Fourth update on CTA of 24 novel coronary stents
Descriptions of the appearance and characteristics of coronary stents on coronary computed tomography angiography (CTA) have expanded. The fourth update and in vitro evaluation of 24 new novel stent types by radiologists at the University Hospital of Cologne in Germany have been published in the September issue of Acta Radiologica.
These evaluations of stent lumen visualization are intended to help radiologists interpreting examinations of patients after stent placement and helping physicians decide which stents are suitable for assessment by coronary CTA.
Example images of 3 different coronary stents
manufactured from cobalt-chromium (A),
stainless-steel (B) and platinum-chromium (C)
Stent-related artifacts impair in-stent lumen visibility. This can impede accurate reassessment of the vessel lumen when monitoring for the presence of in-stent restenosis, the renarrowing and/or blockage of a coronary artery after stent treatment. Stent architecture, stent strut thickness, and/or the material composition of a stent influence the related artifacts on CT images.

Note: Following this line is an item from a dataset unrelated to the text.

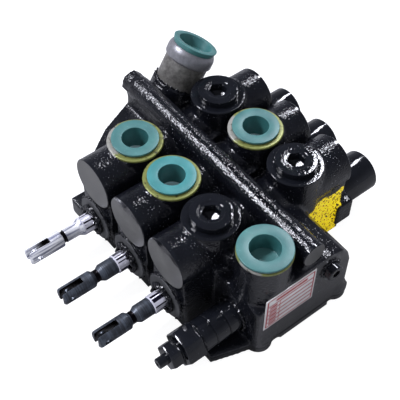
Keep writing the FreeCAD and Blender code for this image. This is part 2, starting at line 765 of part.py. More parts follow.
def relief_housing():
    """The cartridge, a grooved barrel with a hexagon, hollow for the poppet and spring."""
    nose, face = "-relief_nose", "-relief_boss_reach"
    body = part("relief_housing")
    thread = "relief_bore_radius - fit_gap"
    barrel, groove = "relief_barrel_radius", "relief_barrel_radius - relief_groove_depth"
    profile = [(nose, "0"), (nose, thread), (face, thread), (face, barrel)]
    for start in ("-relief_groove_first", "-relief_groove_second"):
        profile += [(start, barrel), (f"{start} - relief_groove / 2", groove), (f"{start} - relief_groove", barrel)]
    profile += [("-relief_hex_start", barrel), ("-relief_hex_start", "0")]
    revolve(body, "relief_barrel", "y", profile)
    hexagon(body, "Additive", "relief_hexagon", "y", "relief_hex", "-relief_hex_end", "-relief_hex_start + 0.5",
            ("0", "0"))
    rod(body, "Subtractive", "relief_orifice", "y", "relief_orifice_radius", "-relief_nose - 5", "1 - relief_nose",
        ("0", "0"))
    rod(body, "Subtractive", "relief_chamber", "y", "relief_chamber_radius", "-relief_chamber_end",
        "-relief_nose - relief_orifice_length", ("0", "0"))
    rod(body, "Subtractive", "adjuster_thread", "y", "adjuster_radius + fit_gap", "-relief_hex_end - 1",
        "1 - relief_chamber_end", ("0", "0"))
    place(body, *RELIEF_AT)


POPPET_SEAT = "(relief_nose + relief_orifice_length)"
POPPET_END = f"({POPPET_SEAT} + poppet_cone + poppet_length)"


def relief_inner_parts():
    """Poppet, spring, spring seat and adjusting screw inside the cartridge."""
    fit = "relief_chamber_radius - fit_gap"
    nose = "relief_orifice_radius - poppet_gap"
    turned("relief_poppet", "y", [
        (f"poppet_cone - {POPPET_SEAT}", "0"), (f"poppet_cone - {POPPET_SEAT}", f"{nose} - poppet_cone"),
        (f"-{POPPET_SEAT} - poppet_cone", f"{nose} + poppet_cone"), (f"-{POPPET_SEAT} - poppet_cone", fit),
        (f"-{POPPET_END}", fit), (f"-{POPPET_END}", "0")], RELIEF_AT)
    seat_front = "relief_seat_length - adjuster_inner_reach"
    coil("relief_spring", "y", "relief_coil_radius", "relief_wire", "relief_turns", seat_front,
         f"-{POPPET_END}", RELIEF_AT)
    turned("relief_spring_seat", "y", [
        ("-adjuster_inner_reach", "0"), ("-adjuster_inner_reach", fit), (seat_front, fit), (seat_front, "0")], RELIEF_AT)
    screw = part("relief_adjuster")
    revolve(screw, "adjuster_turn", "y", [
        ("-adjuster_reach", "0"), ("-adjuster_reach", "adjuster_radius"),
        ("-adjuster_inner_reach", "adjuster_radius"), ("-adjuster_inner_reach", "0")])
    hexagon(screw, "Subtractive", "adjuster_socket", "y", "adjuster_key", "-adjuster_reach - 1",
            "adjuster_key_depth - adjuster_reach",
            ("0", "0"))
    place(screw, *RELIEF_AT)


def relief_lock():
    """Sealing washer and lock nut on the adjusting screw."""
    washer_end = "-relief_hex_end - lock_washer"
    ring("relief_lock_washer", "y", "adjuster_radius + fit_gap", "lock_washer_radius", washer_end,
         "-relief_hex_end", RELIEF_AT)
    nut = part("relief_lock_nut")
    hexagon(nut, "Additive", "nut_hexagon", "y", "lock_nut_hex", f"{washer_end} - lock_nut_length", washer_end,
            ("0", "0"))
    rod(nut, "Subtractive", "nut_thread", "y", "adjuster_radius + fit_gap", f"{washer_end} - lock_nut_length - 1",
        f"{washer_end} + 1", ("0", "0"))
    place(nut, *RELIEF_AT)


# Load check

def load_check():
    """Socket plug, spring and poppet in the bore of the inlet section's face."""
    at = ("0", "check_y", "check_height")
    fit = "check_bore_radius - fit_gap"
    plug = part("check_plug")
    inner = "inlet_face - check_plug_thread"
    head = "inlet_face + check_boss_stand"
    head_end = f"{head} + check_plug_head"
    revolve(plug, "check_plug_turn", "x", [
        (inner, "0"), (inner, fit), (head, fit), (head, "check_plug_head_radius"),
        (head_end, "check_plug_head_radius"), (head_end, "0")])
    hexagon(plug, "Subtractive", "check_plug_socket", "x", "check_plug_key", f"{head_end} - check_plug_key_depth",
            f"{head_end} + 1", ("0", "0"))
    place(plug, *at)
    seat = "check_bore_end"
    nose = "check_orifice_radius - poppet_gap"
    shoulder = f"{seat} + check_poppet_length"
    turned("check_poppet", "x", [
        (f"{seat} - poppet_cone", "0"), (f"{seat} - poppet_cone", f"{nose} - poppet_cone"),
        (f"{seat} + poppet_cone", f"{nose} + poppet_cone"), (f"{seat} + poppet_cone", fit),
        (shoulder, fit), (shoulder, "0")], at)
    coil("check_spring", "x", "check_coil_radius", "check_wire", "check_turns", shoulder, inner, at)


def name_plate():
    plate = part("name_plate")
    block(plate, "Additive", "plate", ("inlet_face", "inlet_face + plate_thickness"),
          ("-plate_front", "plate_length - plate_front"), ("plate_bottom", "plate_bottom + plate_height"))


valve_body()
for section, centre in SPOOLS.items():
    spool(section, centre)
    clevis_end(section, centre)
    spring_pack(section, centre)
    spring_cap(section, centre)
    spool_seals(section, centre)
port_closures()
return_pipe()
relief_housing()
relief_inner_parts()
relief_lock()
load_check()
name_plate()
doc.recompute()

for obj in doc.Objects:
    if {"Invalid", "Error"} & set(obj.State):
        raise RuntimeError(f"{obj.Label} failed: {obj.State}")
os.makedirs("parts", exist_ok=True)
for obj in parts:
    if obj.Shape.isNull() or not obj.Shape.isValid() or not obj.Shape.Solids:
        raise RuntimeError(f"{obj.Label} has no valid solid")
    print(f"{obj.Label:24s} {len(obj.Shape.Solids)} solid, {obj.Shape.Volume / 1000:8.2f} cm3")
for obj in parts:
    obj.Shape.exportStep(f"parts/{obj.Label}.step")
print(len(parts), "nodes")
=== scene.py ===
import math

import bpy
from mathutils import Matrix, Vector


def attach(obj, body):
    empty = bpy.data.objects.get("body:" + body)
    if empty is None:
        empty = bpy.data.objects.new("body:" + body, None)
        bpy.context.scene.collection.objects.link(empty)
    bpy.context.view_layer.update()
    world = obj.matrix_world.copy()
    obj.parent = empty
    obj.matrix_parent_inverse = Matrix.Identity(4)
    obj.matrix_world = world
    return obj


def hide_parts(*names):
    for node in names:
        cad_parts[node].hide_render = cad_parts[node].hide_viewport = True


# A three-spool control valve of a lift truck. Sizes are in millimetres and become metres as the
# pieces are made. +X runs along the spools to the inlet, -Y is the lever side, +Z is up.

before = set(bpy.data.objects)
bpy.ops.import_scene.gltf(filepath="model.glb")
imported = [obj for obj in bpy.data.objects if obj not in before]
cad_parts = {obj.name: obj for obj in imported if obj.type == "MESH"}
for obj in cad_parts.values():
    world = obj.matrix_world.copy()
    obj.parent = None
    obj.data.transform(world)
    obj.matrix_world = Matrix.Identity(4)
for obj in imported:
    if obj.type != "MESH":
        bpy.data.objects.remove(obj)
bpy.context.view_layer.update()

MM = 0.001


def box(node):
    """The lowest and highest corner of a solid, in millimetres."""
    corners = [vertex.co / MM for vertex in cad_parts[node].data.vertices]
    return [[end(corner[axis] for corner in corners) for axis in range(3)] for end in (min, max)]


def middle(node):
    """The middle of a solid, rounded to a tenth, because a round solid has uneven flats."""
    return [round((low + high) / 2, 1) for low, high in zip(*box(node))]


# Places that are read from the solids.
SPOOL_X = {n: middle(f"spool_{n}")[0] for n in (1, 2, 3)}
SPOOL_Z = middle("spool_1")[2]
PORT_Y = {"a": middle("blank_plug_a3")[1], "b": middle("blank_plug_b3")[1]}
PRESSURE_XY = middle("port_plug_pressure")[:2]
RELIEF = (middle("relief_housing")[0], 0, middle("relief_housing")[2])
CHECK = (0, *middle("check_plug")[1:])
PLATE_LOW, PLATE_HIGH = ([round(c, 1) for c in corner] for corner in box("name_plate"))

# Places on the casting and the pipe.
PORT_FACE = 84
BLANK_Z = 63
BLANK_FACE = 77.9
RIDGE_Z = 76
PRESSURE_FACE = 88.7
PIPE_FOOT = (-84, 22.9, 60)
PIPE_TILT = 31.5
FEET = {"near_front": (102, -40), "near_rear": (102, 32), "far_front": (-80, -40), "far_rear": (-80, 32)}

# Half width and floor of the slot in a forked end, on the fork's own axis.
SLOT_HALF, SLOT_FLOOR = 2.3, -119.6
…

Updating their prior catalogues, the authors evaluated stents have become clinically available since 2014, utilizing current CT acquisition and reconstruction technologies1,2,3. They used a 128-row spectral detector CT scanner with a simulated electrocardiogram signal with a heart rate of 60 beats per minute to evaluate 17 cobalt-chromium stents, six stainless-steel stents, and one platinum-chromium stent in a coronary phantom. Using standard coronary CTA parameters and stent-specific reconstruction algorithms they quantified image quality for each stent with respect to in-stent attenuation alteration and visible lumen diameter.
Principal investigator Tilman Hickethier, MD, and colleagues reported that six stents showed a lumen visibility of 56% to 60%, and 14 stents a lumen visibility of 45% to 55%, with the lowest recorded lumen visibility of 40% in one stent. Thirteen stents showed deviations of the in-stent lumen attenuation of up to 10% and 11 stents caused moderate alterations of the measured densities inside of the stent lumen up to 20%. The authors wrote that none of the 24 stents showed severe deviations of in-stent attenuation.
Cobalt-chromium has replaced stainless-steel as the most frequent manufacturing medium for stents over the past 10 years, according to the authors. However, differences in mean visible diameters were identical. The single platinum-chromium stent had a smaller visible diameter (1.23 mm compared to 1.52 mm) and higher attenuation alterations (35.04 Hounsfield Units compared to 21.25 HU), but also produced acceptable images.
“All of these novel stents appear eligible for evaluation by coronary CTA,” the authors concluded.
REFERENCES
- Maintz D, Seifarth H, Raupach R, et al. 64-slice multi-detector coronary CT angiography: in vitro evaluation of 68 different stents. Eur Radiol. 2006;16(4):818-826.
- Maintz D, Burg MC, Seifarth H, et al. Update on multi-detector coronary CT angiography of coronary stents: in vitro evaluation of 29 different stent types with dual-source . Eur Radiol. 2009;19(1)42-49.
- Gassenmaier T, Petri N, Allmendinger T, et al. Next generation coronary CT angiography: in vitro evaluation of 27 coronary stents. Eur Radiol. 2014;24(11):2953-2961..
- Hickethier T, Wenning J, Doerner J, et al. Fourth update on CT angiography of coronary stents: in vitro evaluation of 24 novel stent types. Acta Radiol. 2018;59(9):1060-1065.